= Work to do =
Check each line below for the word "with", and copy those that have it.

= Data lines =
━━━
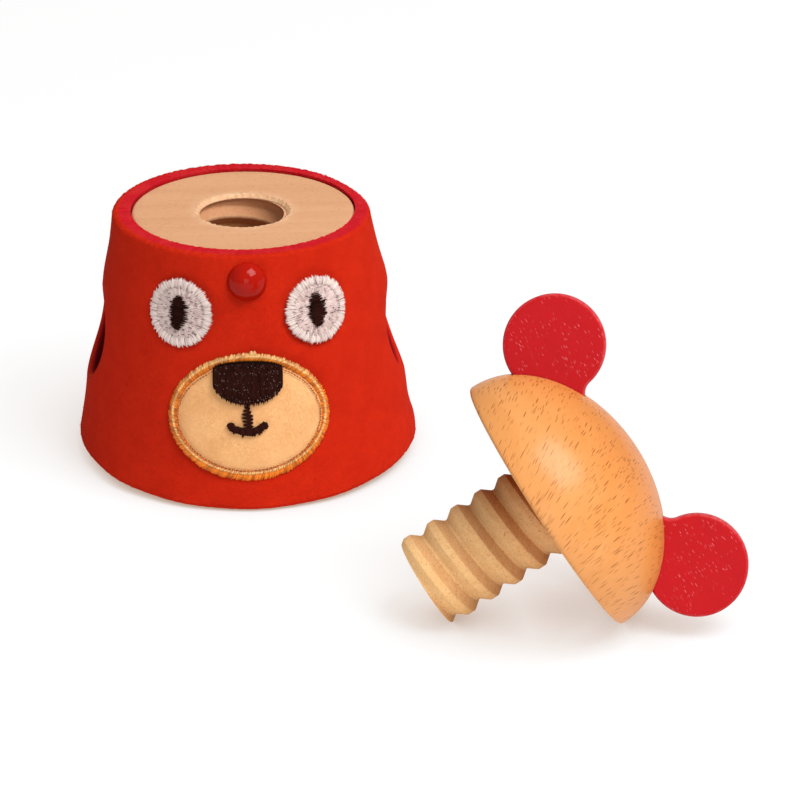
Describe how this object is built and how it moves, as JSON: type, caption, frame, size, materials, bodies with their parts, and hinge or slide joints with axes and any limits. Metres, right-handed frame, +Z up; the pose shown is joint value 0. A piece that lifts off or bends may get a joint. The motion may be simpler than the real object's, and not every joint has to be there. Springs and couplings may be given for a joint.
{
  "type": "nut and bolt animal toy",
  "caption": "Wooden nut and bolt toy dressed as a bear: a felt-covered cone with a threaded hole and a stitched face, and a threaded bolt with a domed head and round ears.",
  "frame": {"origin": "centre of the nut's flat base, on the surface that the toy stands on", "axes": "+Z up along the nut's axis, -Y the way the bear's face looks, +X to the right of the face as seen from in front"},
  "size_m": [0.1433, 0.1622, 0.0679],
  "materials": {
    "bare_beech": "bare sanded beech",
    "lacquered_beech": "clear satin lacquer",
    "red_felt": "thick wool felt",
    "crimson_paint": "satin paint on wood",
    "red_gloss": "gloss lacquer on wood",
    "peach_felt": "thin felt",
    "gold_thread": "satin embroidery thread",
    "white_thread": "satin embroidery thread",
    "dark_thread": "satin embroidery thread"
  },
  "bodies": {
    "nut": {"nut_core": "bare_beech", "felt_sleeve": "red_felt", "forehead_knob": "red_gloss", "muzzle_patch": "peach_felt", "muzzle_border": "gold_thread", "nose_stitching": "dark_thread", "mouth_stitching": "dark_thread", "left_eye": "white_thread", "left_pupil": "dark_thread", "right_eye": "white_thread", "right_pupil": "dark_thread"},
    "bolt_carrier": {"shank_dowel": "bare_beech"},
    "bolt": {"dome_cap": "lacquered_beech", "threaded_shank": "bare_beech", "left_ear": "crimson_paint", "right_ear": "crimson_paint"}
  },
  "joints": [
    {"name": "bolt_travel", "type": "slide", "parent": "nut", "child": "bolt_carrier", "axis": [0.8404, 0.0735, 0.5369], "range_m": [0, 0.02702]},
    {"name": "bolt_turn", "type": "hinge", "parent": "bolt_carrier", "child": "bolt", "pos_m": [0.0613, -0.0932, 0.02475], "axis": [0.8404, 0.0735, 0.5369], "range_deg": [0, 1620]}
  ],
  "couplings": [
    {"joint": "bolt_travel", "follows": "bolt_turn", "m_per_rad": 0.00095493}
  ]
}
━━━
= Problem solution =
Describe how this object is built and how it moves, as JSON: type, caption, frame, size, materials, bodies with their parts, and hinge or slide joints with axes and any limits. Metres, right-handed frame, +Z up; the pose shown is joint value 0. A piece that lifts off or bends may get a joint. The motion may be simpler than the real object's, and not every joint has to be there. Springs and couplings may be given for a joint.
  "caption": "Wooden nut and bolt toy dressed as a bear: a felt-covered cone with a threaded hole and a stitched face, and a threaded bolt with a domed head and round ears.",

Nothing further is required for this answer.